▶ **The exercise**
Copy only this: the line containing "from mathutils import Matrix", the line containing "cad_parts[node].hide_render = cad_parts[node].hide_viewport", and every line between them, exactly as written.

— BEGIN —

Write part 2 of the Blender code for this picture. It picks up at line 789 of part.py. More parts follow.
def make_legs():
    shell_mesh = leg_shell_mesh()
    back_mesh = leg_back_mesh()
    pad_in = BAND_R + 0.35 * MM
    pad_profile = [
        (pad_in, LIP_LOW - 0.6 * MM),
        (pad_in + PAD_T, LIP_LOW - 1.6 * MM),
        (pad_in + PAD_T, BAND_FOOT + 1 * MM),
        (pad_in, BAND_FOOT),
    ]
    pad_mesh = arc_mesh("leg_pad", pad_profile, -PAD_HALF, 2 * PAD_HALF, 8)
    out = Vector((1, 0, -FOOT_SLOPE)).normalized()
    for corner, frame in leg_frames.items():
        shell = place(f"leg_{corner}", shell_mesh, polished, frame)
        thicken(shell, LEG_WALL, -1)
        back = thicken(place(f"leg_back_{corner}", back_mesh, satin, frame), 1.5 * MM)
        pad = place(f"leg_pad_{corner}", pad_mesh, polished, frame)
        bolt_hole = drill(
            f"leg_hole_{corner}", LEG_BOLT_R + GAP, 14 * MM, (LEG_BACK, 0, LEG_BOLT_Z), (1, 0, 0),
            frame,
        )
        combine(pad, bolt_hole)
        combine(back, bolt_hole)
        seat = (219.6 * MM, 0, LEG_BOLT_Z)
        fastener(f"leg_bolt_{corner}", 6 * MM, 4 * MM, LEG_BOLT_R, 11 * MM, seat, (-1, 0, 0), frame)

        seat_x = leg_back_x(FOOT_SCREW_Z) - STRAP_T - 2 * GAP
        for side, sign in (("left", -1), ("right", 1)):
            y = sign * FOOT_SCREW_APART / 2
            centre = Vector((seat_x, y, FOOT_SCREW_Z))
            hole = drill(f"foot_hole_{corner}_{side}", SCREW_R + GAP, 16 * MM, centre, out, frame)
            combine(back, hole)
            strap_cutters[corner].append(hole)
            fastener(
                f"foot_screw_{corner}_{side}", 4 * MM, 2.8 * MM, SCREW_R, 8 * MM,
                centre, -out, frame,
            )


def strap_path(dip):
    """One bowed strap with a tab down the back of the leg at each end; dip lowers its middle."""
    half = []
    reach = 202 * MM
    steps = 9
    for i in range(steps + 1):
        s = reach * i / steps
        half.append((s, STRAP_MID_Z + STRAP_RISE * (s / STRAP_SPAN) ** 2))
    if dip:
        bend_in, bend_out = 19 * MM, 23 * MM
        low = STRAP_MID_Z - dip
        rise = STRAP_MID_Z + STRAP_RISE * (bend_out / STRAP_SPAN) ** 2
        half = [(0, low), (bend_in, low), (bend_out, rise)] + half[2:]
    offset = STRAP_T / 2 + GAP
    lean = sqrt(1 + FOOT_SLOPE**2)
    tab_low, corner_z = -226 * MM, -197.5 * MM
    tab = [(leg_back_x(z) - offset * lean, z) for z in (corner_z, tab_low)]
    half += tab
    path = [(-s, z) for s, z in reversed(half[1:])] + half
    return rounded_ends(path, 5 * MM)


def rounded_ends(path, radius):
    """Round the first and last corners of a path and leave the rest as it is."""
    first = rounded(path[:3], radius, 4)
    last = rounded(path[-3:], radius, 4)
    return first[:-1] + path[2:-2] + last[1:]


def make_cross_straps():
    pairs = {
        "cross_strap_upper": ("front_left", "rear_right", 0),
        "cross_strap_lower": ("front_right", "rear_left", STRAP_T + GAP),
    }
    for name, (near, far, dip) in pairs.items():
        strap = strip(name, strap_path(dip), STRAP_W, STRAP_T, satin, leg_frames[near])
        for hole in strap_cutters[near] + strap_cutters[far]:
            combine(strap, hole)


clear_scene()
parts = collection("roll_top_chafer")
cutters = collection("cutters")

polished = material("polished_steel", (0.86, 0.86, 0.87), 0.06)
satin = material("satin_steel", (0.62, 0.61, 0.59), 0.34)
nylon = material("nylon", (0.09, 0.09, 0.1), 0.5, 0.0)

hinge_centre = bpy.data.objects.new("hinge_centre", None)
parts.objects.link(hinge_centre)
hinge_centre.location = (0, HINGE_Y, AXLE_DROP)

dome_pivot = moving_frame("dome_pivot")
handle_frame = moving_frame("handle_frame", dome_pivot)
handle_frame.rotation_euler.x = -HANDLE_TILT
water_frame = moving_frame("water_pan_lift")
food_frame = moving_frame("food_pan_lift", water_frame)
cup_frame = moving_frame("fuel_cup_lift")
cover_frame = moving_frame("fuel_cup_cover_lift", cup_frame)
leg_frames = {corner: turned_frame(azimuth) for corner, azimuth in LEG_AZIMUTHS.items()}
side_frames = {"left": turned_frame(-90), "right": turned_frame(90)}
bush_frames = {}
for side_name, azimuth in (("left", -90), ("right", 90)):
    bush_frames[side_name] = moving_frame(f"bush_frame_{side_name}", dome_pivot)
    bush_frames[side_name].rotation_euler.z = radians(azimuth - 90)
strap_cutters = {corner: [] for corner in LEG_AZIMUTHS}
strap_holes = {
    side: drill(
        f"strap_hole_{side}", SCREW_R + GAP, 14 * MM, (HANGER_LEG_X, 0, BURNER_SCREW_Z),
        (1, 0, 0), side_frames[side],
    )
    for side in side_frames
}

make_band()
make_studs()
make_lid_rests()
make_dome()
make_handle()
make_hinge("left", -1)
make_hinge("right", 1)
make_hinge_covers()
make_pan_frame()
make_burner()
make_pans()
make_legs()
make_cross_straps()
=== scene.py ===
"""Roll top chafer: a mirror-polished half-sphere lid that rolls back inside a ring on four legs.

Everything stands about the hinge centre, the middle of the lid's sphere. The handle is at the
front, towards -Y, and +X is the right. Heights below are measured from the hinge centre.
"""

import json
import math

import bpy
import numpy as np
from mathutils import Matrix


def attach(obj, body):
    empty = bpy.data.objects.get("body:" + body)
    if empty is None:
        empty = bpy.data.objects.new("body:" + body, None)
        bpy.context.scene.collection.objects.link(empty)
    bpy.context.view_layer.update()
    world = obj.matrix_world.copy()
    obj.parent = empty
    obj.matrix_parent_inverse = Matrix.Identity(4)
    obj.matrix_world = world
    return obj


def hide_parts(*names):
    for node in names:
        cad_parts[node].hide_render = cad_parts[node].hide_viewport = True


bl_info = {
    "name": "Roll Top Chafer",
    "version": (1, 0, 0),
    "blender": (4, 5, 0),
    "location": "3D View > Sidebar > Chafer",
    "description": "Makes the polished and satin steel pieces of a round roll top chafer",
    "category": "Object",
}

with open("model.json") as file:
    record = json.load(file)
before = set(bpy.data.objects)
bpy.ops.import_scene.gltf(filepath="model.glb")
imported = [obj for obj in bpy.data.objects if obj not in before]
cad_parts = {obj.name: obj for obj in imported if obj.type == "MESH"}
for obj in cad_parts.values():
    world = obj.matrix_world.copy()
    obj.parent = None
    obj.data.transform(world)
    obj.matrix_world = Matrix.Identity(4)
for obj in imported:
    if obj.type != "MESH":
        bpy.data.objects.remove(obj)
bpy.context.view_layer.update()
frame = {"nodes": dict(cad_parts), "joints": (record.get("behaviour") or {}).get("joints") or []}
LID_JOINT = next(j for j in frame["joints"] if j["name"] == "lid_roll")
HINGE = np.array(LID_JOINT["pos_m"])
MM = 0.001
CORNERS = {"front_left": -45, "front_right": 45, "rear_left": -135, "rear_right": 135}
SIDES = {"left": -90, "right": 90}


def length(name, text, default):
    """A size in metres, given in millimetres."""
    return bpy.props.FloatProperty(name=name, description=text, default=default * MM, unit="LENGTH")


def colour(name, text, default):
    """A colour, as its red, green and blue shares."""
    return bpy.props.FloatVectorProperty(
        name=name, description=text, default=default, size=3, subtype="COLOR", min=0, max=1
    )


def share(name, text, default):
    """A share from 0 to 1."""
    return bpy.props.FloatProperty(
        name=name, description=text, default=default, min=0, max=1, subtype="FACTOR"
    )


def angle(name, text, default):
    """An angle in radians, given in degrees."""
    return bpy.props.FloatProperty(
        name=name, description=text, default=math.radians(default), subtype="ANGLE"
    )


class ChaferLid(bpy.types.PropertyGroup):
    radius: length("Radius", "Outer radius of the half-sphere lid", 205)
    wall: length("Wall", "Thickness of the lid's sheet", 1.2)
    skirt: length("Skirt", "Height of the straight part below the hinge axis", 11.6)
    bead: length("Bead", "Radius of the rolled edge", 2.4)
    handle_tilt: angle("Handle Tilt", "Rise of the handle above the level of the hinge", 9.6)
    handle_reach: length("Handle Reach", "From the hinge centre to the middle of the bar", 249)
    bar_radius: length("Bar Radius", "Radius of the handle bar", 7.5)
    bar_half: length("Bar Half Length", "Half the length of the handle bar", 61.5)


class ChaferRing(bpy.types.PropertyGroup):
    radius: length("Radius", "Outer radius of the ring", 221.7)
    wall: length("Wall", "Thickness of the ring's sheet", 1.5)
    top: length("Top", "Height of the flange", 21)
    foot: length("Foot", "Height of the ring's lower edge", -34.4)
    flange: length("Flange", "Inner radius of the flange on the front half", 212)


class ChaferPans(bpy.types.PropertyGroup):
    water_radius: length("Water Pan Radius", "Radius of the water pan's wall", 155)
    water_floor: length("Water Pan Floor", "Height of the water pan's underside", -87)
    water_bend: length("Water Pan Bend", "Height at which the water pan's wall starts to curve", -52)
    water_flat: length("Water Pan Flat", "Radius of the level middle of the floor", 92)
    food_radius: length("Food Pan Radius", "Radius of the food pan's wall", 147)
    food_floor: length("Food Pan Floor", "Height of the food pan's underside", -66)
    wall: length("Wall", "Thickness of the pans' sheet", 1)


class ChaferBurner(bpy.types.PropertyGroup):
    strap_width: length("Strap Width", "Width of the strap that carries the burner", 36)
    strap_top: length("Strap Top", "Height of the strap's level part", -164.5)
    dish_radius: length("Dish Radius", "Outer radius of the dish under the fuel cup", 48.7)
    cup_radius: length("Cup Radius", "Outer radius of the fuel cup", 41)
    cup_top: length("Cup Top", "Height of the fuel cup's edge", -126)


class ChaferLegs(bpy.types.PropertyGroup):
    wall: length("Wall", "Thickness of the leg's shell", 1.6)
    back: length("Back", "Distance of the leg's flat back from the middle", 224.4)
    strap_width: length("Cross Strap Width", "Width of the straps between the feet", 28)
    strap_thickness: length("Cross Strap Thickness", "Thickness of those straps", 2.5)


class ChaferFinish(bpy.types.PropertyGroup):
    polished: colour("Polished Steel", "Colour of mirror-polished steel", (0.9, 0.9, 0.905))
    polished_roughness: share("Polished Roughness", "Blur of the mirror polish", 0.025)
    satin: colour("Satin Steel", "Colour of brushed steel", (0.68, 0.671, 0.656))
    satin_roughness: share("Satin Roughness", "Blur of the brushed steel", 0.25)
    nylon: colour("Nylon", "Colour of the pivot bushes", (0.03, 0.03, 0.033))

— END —

▶ **Completed task**
from mathutils import Matrix


def attach(obj, body):
    empty = bpy.data.objects.get("body:" + body)
    if empty is None:
        empty = bpy.data.objects.new("body:" + body, None)
        bpy.context.scene.collection.objects.link(empty)
    bpy.context.view_layer.update()
    world = obj.matrix_world.copy()
    obj.parent = empty
    obj.matrix_parent_inverse = Matrix.Identity(4)
    obj.matrix_world = world
    return obj


def hide_parts(*names):
    for node in names:
        cad_parts[node].hide_render = cad_parts[node].hide_viewport = True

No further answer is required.